*WRITTEN EXERCISE*:
Lines containing the string "that" are to be counted; report only how many there are.

*MATERIAL*:
---*---

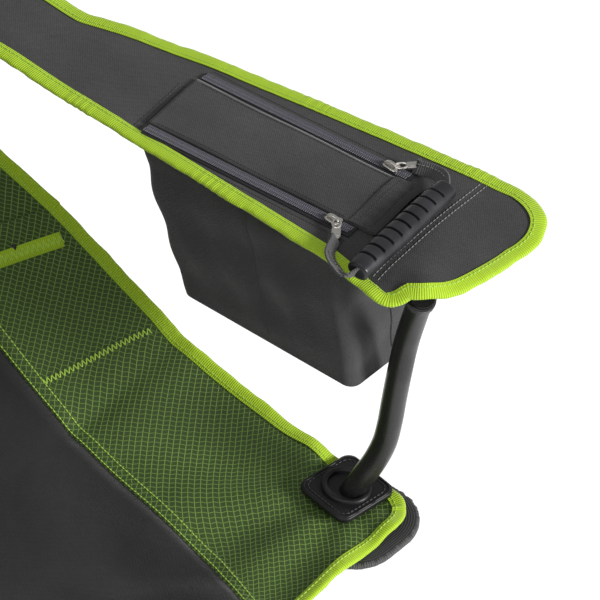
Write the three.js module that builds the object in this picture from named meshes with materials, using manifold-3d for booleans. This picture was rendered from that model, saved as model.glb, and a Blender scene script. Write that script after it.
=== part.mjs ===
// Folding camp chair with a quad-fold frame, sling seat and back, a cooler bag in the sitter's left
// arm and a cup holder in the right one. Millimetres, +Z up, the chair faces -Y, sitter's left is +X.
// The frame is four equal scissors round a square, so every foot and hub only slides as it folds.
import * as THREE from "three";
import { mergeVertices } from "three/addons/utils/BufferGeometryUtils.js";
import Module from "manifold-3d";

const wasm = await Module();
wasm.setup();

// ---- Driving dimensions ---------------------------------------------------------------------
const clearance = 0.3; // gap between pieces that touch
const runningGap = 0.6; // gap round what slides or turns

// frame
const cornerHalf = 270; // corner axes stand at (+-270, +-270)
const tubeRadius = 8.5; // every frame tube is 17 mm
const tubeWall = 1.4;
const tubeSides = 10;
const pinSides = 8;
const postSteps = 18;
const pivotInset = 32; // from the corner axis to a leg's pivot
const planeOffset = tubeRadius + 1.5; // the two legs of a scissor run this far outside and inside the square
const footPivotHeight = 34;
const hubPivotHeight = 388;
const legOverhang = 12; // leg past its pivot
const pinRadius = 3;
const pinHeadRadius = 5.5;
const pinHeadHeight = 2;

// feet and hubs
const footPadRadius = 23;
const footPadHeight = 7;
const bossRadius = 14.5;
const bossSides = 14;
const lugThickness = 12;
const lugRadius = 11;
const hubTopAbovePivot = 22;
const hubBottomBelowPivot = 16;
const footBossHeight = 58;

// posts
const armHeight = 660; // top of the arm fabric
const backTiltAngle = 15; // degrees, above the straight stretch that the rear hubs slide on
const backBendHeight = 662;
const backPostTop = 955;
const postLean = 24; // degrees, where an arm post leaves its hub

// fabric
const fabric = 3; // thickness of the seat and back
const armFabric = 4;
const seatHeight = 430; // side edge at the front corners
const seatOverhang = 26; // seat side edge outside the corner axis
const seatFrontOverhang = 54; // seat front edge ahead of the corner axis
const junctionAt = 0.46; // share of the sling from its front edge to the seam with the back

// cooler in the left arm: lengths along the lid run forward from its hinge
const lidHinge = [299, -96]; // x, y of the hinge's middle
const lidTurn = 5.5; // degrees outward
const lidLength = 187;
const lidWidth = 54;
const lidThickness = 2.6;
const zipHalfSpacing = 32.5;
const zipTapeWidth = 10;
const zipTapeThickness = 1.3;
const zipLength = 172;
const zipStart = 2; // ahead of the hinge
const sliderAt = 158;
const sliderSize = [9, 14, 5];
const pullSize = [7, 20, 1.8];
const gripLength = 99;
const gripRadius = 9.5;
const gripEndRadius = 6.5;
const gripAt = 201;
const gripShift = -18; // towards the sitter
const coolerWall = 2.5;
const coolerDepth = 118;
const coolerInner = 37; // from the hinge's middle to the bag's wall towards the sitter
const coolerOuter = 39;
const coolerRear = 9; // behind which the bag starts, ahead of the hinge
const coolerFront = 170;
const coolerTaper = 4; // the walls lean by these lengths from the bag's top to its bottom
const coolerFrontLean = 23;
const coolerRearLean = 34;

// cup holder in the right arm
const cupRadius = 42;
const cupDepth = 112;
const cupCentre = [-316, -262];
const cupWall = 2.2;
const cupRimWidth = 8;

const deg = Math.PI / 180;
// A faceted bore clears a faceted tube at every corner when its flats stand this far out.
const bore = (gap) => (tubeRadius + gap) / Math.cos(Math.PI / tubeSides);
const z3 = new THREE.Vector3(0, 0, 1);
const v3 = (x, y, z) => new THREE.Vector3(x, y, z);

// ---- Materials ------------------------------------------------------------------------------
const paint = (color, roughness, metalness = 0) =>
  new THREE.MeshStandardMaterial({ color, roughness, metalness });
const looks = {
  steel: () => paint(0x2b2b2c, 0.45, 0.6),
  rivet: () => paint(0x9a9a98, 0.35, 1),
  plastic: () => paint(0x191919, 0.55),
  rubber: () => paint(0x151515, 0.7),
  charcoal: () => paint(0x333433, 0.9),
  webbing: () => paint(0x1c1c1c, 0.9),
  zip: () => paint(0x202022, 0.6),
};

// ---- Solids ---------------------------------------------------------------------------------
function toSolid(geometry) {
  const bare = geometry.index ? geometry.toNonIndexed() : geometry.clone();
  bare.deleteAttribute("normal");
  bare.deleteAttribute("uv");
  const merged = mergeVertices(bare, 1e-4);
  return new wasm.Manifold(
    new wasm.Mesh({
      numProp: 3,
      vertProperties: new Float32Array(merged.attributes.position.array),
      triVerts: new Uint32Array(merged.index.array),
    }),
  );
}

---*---

*TASK RESULT*:
3